The Daily Dish
March 27, 2026
Throw the Flag
The Cosmic Referee of Federal Affairs needs to throw the penalty flag on Treasury Secretary Bessent. The Financial Times reports:
Scott Bessent has discussed tightening the US Treasury’s oversight of the Federal Reserve by adopting elements of the Bank of England’s model in a step that would shake up the central bank’s relationship with government.
Also:
Bessent told the FT in response to queries about the Fed’s relationship with Treasury: “The United States Federal Reserve’s mandate to deliver maximum employment, stable prices and moderate long-term interest rates is of critical importance to the global financial system.”

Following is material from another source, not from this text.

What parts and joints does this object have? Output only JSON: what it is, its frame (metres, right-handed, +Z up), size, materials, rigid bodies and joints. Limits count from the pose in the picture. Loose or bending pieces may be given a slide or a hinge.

He has argued publicly that the Fed should be reformed, while retaining its monetary policy independence, and last year criticised its vast bond-buying programmes, known as quantitative easing, as a “gain-of-function monetary policy experiment” in a 6,000 word article in The International Economy magazine.
Let Eakinomics be very clear: Secretary Bessent is entitled to his opinion on the effectiveness and desirability of Federal Reserve policy, including quantitative easing and tightening. But the Treasury does not have oversight of the Federal Reserve. Period. And it should not have oversight.

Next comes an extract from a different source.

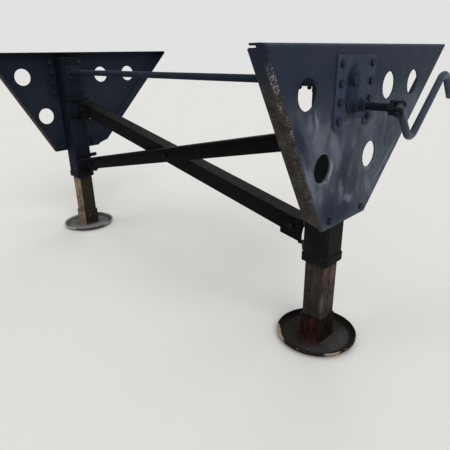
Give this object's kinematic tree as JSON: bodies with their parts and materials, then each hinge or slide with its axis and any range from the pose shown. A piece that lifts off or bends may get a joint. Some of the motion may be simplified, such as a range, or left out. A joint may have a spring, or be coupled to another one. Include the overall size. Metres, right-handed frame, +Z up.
{
  "type": "trailer landing gear",
  "caption": "Landing gear of a semi trailer: telescopic legs with round feet on flanged wing plates, cross braces, cross shaft, gearbox and folding crank.",
  "frame": {"origin": "centre of the four front frame bolts, on the upper face of the wing plates' top flanges, above the midpoint between the legs", "axes": "+X to the crank side, +Y to the rear of the trailer, +Z up; the ground is 1.175 m below the origin"},
  "size_m": [2.3965, 1.307, 1.175],
  "materials": {
    "plate_paint": "semi-gloss dark grey to black paint, scuffed, with streaks of dust and rust along the folds",
    "frame_paint": "black paint, dusty",
    "gearbox_paint": "dark grey paint over stamped steel, grimy",
    "crank_paint": "dark blue-grey paint, worn, rust at the joint",
    "bolt_steel": "painted over with the plates, dirty",
    "worn_steel": "bare steel with old grease, brown and pinkish rust",
    "rusty_foot": "dark brown rusted steel, worn tan on the rim",
    "plain_foot": "weathered grey steel"
  },
  "bodies": {
    "stand": {"brace_bolts": "bolt_steel", "cross_shaft": "frame_paint", "front_brace": "frame_paint", "gearbox_cover": "gearbox_paint", "gearbox_plate": "gearbox_paint", "left_coupling_bolts": "bolt_steel", "left_foot_dish": "rusty_foot", "left_foot_pin": "rusty_foot", "left_foot_socket": "rusty_foot", "left_inner_tube": "worn_steel", "left_leg_cap": "frame_paint", "left_lower_bracket": "frame_paint", "left_mounting_bolts": "bolt_steel", "left_mounting_flange": "frame_paint", "left_outer_tube": "frame_paint", "left_output_stub": "frame_paint", "left_shaft_bearing": "frame_paint", "left_shaft_coupling": "frame_paint", "left_tube_collar": "frame_paint", "left_upper_bracket": "frame_paint", "left_wing_plate": "plate_paint", "rear_brace": "frame_paint", "right_coupling_bolts": "bolt_steel", "right_foot_dish": "plain_foot", "right_foot_pin": "plain_foot", "right_foot_socket": "plain_foot", "right_inner_tube": "worn_steel", "right_leg_cap": "frame_paint", "right_lower_bracket": "frame_paint", "right_mounting_bolts": "bolt_steel", "right_mounting_flange": "frame_paint", "right_outer_tube": "frame_paint", "right_output_stub": "frame_paint", "right_shaft_bearing": "frame_paint", "right_shaft_coupling": "frame_paint", "right_tube_collar": "frame_paint", "right_upper_bracket": "frame_paint", "right_wing_plate": "plate_paint"},
    "crank": {"crank_shaft": "crank_paint", "crank_pin": "bolt_steel"},
    "handle": {"crank_handle": "crank_paint"}
  },
  "joints": [
    {"name": "crank_turn", "type": "hinge", "parent": "stand", "child": "crank", "pos_m": [1.15, 0, -0.195], "axis": [1, 0, 0], "continuous": true},
    {"name": "crank_fold", "type": "hinge", "parent": "crank", "child": "handle", "pos_m": [1.224, 0, -0.195], "axis": [0, -0.7314, -0.682], "range_deg": [0, 90]}
  ]
}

Let us review. Article I, Section 8 of the U.S. Constitution reads in part:
The Congress shall have Power To…coin Money, regulate the Value thereof, and of foreign Coin, and fix the Standard of Weights and Measures….
That’s it. Congress. Not the executive branch. Not the president. And certainly not a cabinet secretary.

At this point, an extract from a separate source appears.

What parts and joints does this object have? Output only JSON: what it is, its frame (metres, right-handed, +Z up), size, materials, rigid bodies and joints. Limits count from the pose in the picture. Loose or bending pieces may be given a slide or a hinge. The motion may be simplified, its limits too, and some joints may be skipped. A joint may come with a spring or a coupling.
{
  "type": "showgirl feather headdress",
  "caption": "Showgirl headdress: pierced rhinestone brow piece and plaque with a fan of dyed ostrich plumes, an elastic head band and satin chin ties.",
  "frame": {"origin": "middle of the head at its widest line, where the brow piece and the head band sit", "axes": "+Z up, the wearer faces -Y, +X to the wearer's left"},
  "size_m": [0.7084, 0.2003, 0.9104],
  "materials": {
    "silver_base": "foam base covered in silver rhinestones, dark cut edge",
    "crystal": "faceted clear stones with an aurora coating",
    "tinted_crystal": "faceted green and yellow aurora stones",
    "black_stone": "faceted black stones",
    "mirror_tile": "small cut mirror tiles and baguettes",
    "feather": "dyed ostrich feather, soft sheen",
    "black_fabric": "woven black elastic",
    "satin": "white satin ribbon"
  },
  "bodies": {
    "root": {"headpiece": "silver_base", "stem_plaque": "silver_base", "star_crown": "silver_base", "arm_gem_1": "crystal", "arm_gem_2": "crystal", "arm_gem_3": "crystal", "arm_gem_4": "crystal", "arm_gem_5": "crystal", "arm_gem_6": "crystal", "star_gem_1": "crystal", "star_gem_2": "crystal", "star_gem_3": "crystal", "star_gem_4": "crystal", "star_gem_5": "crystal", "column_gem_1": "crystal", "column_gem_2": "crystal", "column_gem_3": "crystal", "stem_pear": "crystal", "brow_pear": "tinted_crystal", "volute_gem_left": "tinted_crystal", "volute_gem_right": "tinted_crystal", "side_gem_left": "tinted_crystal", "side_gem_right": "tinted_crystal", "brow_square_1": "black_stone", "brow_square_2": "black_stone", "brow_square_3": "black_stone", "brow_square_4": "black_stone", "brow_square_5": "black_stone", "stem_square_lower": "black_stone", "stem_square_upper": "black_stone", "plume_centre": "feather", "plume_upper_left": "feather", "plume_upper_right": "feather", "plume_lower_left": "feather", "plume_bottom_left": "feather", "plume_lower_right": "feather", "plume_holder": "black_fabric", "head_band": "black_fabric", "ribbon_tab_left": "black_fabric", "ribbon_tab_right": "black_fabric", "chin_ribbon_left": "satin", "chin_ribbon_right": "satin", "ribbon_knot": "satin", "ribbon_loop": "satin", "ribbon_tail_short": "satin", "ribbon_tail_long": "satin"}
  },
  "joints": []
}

In practice, Congress has delegated this function to the Federal Reserve via the act that created it, has legally given it a mandate to achieve full employment and price stability, and has expressed no formal, i.e. legislative, objection to the operating procedures that the Fed has employed. The House and Senate conduct regular oversight hearings, and stand positioned to impose further mandates on Fed functions at any point in time.
The only role for the executive branch in monetary policy is that Congress permits the president to nominate individuals for the Board of Governors, but subject to confirmation by the Senate. Congress has the last say and the U.S. Treasury has no say in any of it – the leading role of Secretary Bessent in the reality-showesque auditions that led to Kevin Warsh’s selection notwithstanding.
Flag thrown. Get back in your lane. Game on.
Fact of the Day
Since the start of 2026, the federal government has published $959.7 billion in total regulatory net cost savings and 38 million hours of net annual paperwork increases.